Anders sieht es hingegen aus, wenn die Kritik aus dem persönlichen Umfeld kommt. "Mit Familienmitgliedern und Personen, die viel Zeit mit dem Kind verbringen, kann sich ein Gespräch durchaus lohnen. Am besten sucht man das Gespräch, wenn das Kind außer Hörweite ist", so Nanika Coor. Bei nahestehenden Menschen kann es auch sinnvoll sein, ihnen Artikel oder Podcasts zu schicken, die den eigenen Erziehungsstil untermauern.
Grundsätzlich gilt: Die meisten Menschen haben nichts Böses im Sinn. "Man sollte von den besten Absichten ausgehen", empfiehlt die Pädagogin Kristene Geering. Die meisten wollen wirklich helfen und erkennen nicht, wie übergriffig oder verletzend ihr Verhalten ist.
Kinder beobachten die Reaktion ihrer Eltern
Bei ihrer Reaktion sollten Eltern im Hinterkopf haben, wie sie auf ihre Kinder wirken kann. Deshalb ist es wichtig, keine voreiligen Zugeständnisse zu machen. "Kinder lernen sonst, dass die Meinung von Fremden das Wichtigste ist und wir Verurteilungen durch Fremde um jeden Preis vermeiden müssen", so Chazz Lewis. Aber auch aggressiv zu reagieren, wenn man kritisiert wird, gehört nicht zu den Verhaltensweisen, die wir Kindern vermitteln wollen.

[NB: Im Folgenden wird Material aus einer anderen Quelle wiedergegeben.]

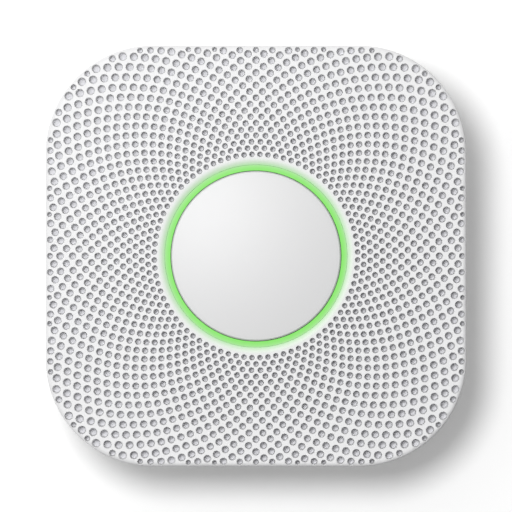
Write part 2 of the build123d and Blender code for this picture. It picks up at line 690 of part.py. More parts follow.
def make_horn_chamber():
    """Resonating chamber over the disc, with the sound port in its roof."""
    chamber = disc(CORNER_R, 28.4, 33.7, -CORNER, CORNER) - disc(14.5, 28.4, 32.6, -CORNER, CORNER)
    return chamber - disc(3.5, 32.0, 34.0, -CORNER, CORNER)


def make_piezo_disc():
    return disc(15.5, 28.0, 28.4, -CORNER, CORNER)


def make_piezo_ceramic():
    return disc(10.0, 27.7, 28.0, -CORNER, CORNER)


# ================================================================ speaker, corner -X -Y
def make_speaker_magnet():
    """Magnet with the ring gap that the voice coil moves in."""
    pot = disc(9.0, BOARD_TOP, 26.6, -CORNER, -CORNER)
    return pot - tube(5.8, 4.4, 24.0, 27.0, -CORNER, -CORNER)


def make_speaker_basket():
    outline = [(6.2, 26.6), (12.0, 26.6), (16.0, 31.6), (CORNER_R, 31.6), (CORNER_R, 32.6),
               (15.5, 32.6), (11.5, 27.5), (6.2, 27.5)]
    return turned(outline, -CORNER, -CORNER)


def make_voice_coil():
    return tube(5.4, 4.8, 24.8, 28.6, -CORNER, -CORNER)


def make_speaker_cone():
    """Cone with its dust cap and the flat rim that the surround is glued to."""
    outline = [(0, 28.6), (5.4, 28.6), (12.4, 31.2), (13.3, 31.2), (13.3, 31.5), (12.2, 31.5),
               (5.4, 29.0), (3.6, 29.9), (1.8, 30.3), (0, 30.4)]
    return turned(outline, -CORNER, -CORNER)


def make_speaker_surround():
    """Rubber roll between cone and basket."""
    outline = [(12.4, 31.5), (13.6, 31.5), (14.0, 32.6), (14.6, 32.9), (15.2, 32.6), (17.4, 32.6),
               (17.4, 32.9), (15.4, 32.9), (14.6, 33.2), (13.8, 32.9), (13.3, 31.8), (12.4, 31.8)]
    return turned(outline, -CORNER, -CORNER)


def make_speaker_gasket():
    return tube(17.4, 16.0, 32.9, 33.7, -CORNER, -CORNER)


# ================================================================ fasteners
def make_housing_screws():
    """Four screws up through the rear housing's wells into the cover's posts."""
    screws = []
    for x, y in HOUSING_SCREWS:
        head = disc(2.75, SCREW_SEAT_Z - 2.2, SCREW_SEAT_Z, x, y)
        drive = Pos(x, y, SCREW_SEAT_Z - 1.8) * (Box(3.2, 0.8, 1.2) + Box(0.8, 3.2, 1.2))
        screws.append(head + disc(HOUSING_SCREW_R, SCREW_SEAT_Z, 30.0, x, y) - drive)
    return screws


def make_board_screws():
    screws = []
    for x, y in BOARD_SCREWS:
        head = disc(1.9, BOARD_TOP, BOARD_TOP + 1.3, x, y)
        drive = Pos(x, y, BOARD_TOP + 1.2) * (Box(2.2, 0.6, 1.0) + Box(0.6, 2.2, 1.0))
        screws.append(head + disc(BOARD_SCREW_R, BOARD_Z - 5.0, BOARD_TOP, x, y) - drive)
    return screws


# ================================================================ all nodes
save("backplate", make_backplate())
save("rear_housing", make_rear_housing())
save("front_cover", make_front_cover())
save("dust_screen", make_dust_screen())
save("center_button", make_center_button())
save("motion_lens", make_motion_lens())
save("button_carrier", make_button_carrier())
save("button_springs", make_button_springs())
save("center_frame", make_center_frame())
save("light_ring", make_light_ring())
save("led_board", make_led_board())
save("ring_leds", make_ring_leds())
save("led_board_header", make_led_board_header())
save("motion_sensor", make_motion_sensor())
save("motion_sensor_window", make_motion_sensor_window())
save("motion_sensor_holder", make_motion_sensor_holder())
save("tactile_switch", make_tactile_switch())
save("switch_plunger", make_switch_plunger())
save("main_board", make_main_board())
save("processor_shield", make_shield(1))
save("radio_shield", make_shield(-1))
save("board_chips", make_board_chips())
save("humidity_sensor", make_humidity_sensor())
save("microphone", make_microphone())
save("horn_coil", make_horn_coil())
save("horn_coil_winding", make_horn_coil_winding())
save("smoke_chamber_base", make_smoke_chamber_base())
save("smoke_chamber_cap", make_smoke_chamber_cap())
save("smoke_insect_screen", make_smoke_insect_screen())
save("smoke_emitter", make_smoke_optic(200))
save("smoke_receiver", make_smoke_optic(320))
save("co_sensor_body", make_co_sensor_body())
save("co_sensor_cap", make_co_sensor_cap())
save("horn_base", make_horn_base())
save("horn_chamber", make_horn_chamber())
save("piezo_disc", make_piezo_disc())
save("piezo_ceramic", make_piezo_ceramic())
save("speaker_magnet", make_speaker_magnet())
save("speaker_basket", make_speaker_basket())
save("voice_coil", make_voice_coil())
save("speaker_cone", make_speaker_cone())
save("speaker_surround", make_speaker_surround())
save("speaker_gasket", make_speaker_gasket())
save("battery_contacts_upper", make_contacts(1))
save("battery_contacts_lower", make_contacts(-1))
for number in range(CELL_COUNT):
    save(f"battery_cell_{number + 1}", make_cell(number))
save("battery_door", make_battery_door())
save("battery_door_pin", make_hinge_pin())
save("housing_screws", make_housing_screws())
save("board_screws", make_board_screws())
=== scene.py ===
import json
import math

import bmesh
import bpy
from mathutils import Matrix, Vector
from mathutils.geometry import delaunay_2d_cdt

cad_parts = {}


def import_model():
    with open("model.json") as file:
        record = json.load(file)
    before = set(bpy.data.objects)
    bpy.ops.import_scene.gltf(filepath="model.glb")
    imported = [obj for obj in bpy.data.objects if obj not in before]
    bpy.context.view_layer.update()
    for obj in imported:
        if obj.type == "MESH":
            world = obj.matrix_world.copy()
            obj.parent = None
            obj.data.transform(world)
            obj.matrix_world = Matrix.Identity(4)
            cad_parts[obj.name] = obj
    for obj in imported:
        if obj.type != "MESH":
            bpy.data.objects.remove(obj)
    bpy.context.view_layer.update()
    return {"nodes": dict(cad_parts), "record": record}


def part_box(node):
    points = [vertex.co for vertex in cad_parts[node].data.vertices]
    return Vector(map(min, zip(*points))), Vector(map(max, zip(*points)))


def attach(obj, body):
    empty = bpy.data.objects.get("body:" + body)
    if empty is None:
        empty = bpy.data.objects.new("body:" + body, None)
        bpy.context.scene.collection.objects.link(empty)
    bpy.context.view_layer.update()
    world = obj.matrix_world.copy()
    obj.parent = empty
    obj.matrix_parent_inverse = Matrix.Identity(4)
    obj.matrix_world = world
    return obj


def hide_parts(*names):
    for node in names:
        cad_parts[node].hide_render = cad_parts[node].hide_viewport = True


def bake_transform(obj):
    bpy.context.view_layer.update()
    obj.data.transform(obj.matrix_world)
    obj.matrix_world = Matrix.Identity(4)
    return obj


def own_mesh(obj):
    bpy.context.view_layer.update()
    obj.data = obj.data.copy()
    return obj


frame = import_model()
nodes = frame["nodes"]

MM = 0.001

# ---- front cover: outline and heights come from the frame
cover_low, cover_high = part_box("front_cover")
housing_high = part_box("rear_housing")[1]
screen_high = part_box("dust_screen")[1]
ring_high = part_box("light_ring")[1]
FACE_HALF = (cover_high.x - cover_low.x) / 2
FACE_Z = cover_high.z
HOUSING_LIP = 1.6 * MM       # the housing reaches this far up inside the cover
SEAM_GAP = 0.3 * MM
SEAM_Z = housing_high.z - HOUSING_LIP + SEAM_GAP
UNDERSIDE_Z = screen_high.z
ARC_CENTRE = 32.8 * MM       # X and Y of the corner arcs' centres
EDGE_ROUND = 1.1 * MM
FACE_END = math.radians(45)  # tilt on the rounded edge where the face ends and the side begins
EDGE_TILTS = (56, 67, 78, 90)  # tilts of the side's first rings, in degrees
SIDE_RINGS = 6
SKIRT_DRAFT = math.radians(6.5)
SKIRT_WALL = 1.8 * MM
SKIRT_LIP = 0.25 * MM        # rounding of the skirt's free edge
LIP_MIDDLE = 0.3             # share of the rounding where its middle point lies
THIN_WALL = 0.32 * MM        # wall left beside the outermost holes
# the skirt's inside: full wall up to BEND_DROP under the plate, thin wall from CORNER_DROP under it
BEND_DROP = 3.0 * MM
BEND_INSET = 0.6 * MM        # how far the tapered side has moved in there
CORNER_DROP = 0.7 * MM
CORNER_INSET = 0.08 * MM     # the side's taper over that drop
UNDERSIDE_INSET = math.tan(SKIRT_DRAFT) * (FACE_Z - EDGE_ROUND - UNDERSIDE_Z) + THIN_WALL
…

Die richtige Körpersprache kann in solchen Situationen viel bewirken. Kritisieren Fremde unser Kind, sollten sich Eltern zwischen die Person und ihr Kind stellen. "Dies zeigt dem Kind, dass man zu ihm steht und anderen zugleich, dass man im 'Löwen-Mama-Modus' ist."
Es kann sich auch lohnen, ein paar Standard-Sätze in sein Repertoire aufzunehmen, mit denen man in vielen Fällen eine Diskussion im Keim ersticken kann:
- "Mein Kind verhält sich genau richtig."
- "Ich sehe das anders."
- "Sieht so aus, als hätten wir unterschiedliche Meinungen."
- "Vielen Dank für Ihr Feedback."
Die Psychologin Laura Markham ergänzt, dass auch folgender Satz wahre Wunder bewirken kann: "Das Besondere am Elternsein ist, dass jeder von uns seine eigenen Fehler machen darf."
Kindern die Situation erklären
Eltern sollten sich bewusst sein: "Die kritisierende Person wird wahrscheinlich weit weniger Einfluss auf das Kind haben als die Reaktion seiner Eltern."
Sollte das Kind durch die Bemerkung eines Fremden dennoch verunsichert worden sein, ist es sinnvoll, das Thema später noch einmal anzusprechen. "Kinder können denken, dass sie mit ihrem Verhalten dafür gesorgt haben, dass ihre Eltern 'in Schwierigkeiten geraten'", sagt Laura Markham.
Ihr zufolge kann öffentliche Kritik sogar etwas Positives haben: Schließlich üben Eltern so, ihre Emotionen zu regulieren und leben dies auch ihren Kindern vor.
Und was am Ende des Tages wirklich zählt, ist sowieso die Beziehung zum eigenen Kind. "Wenn Sie Vertrauen in die Verbindung zu Ihrem Kind haben, ist das das Wichtigste, ganz gleich, welche Meinung andere dazu haben."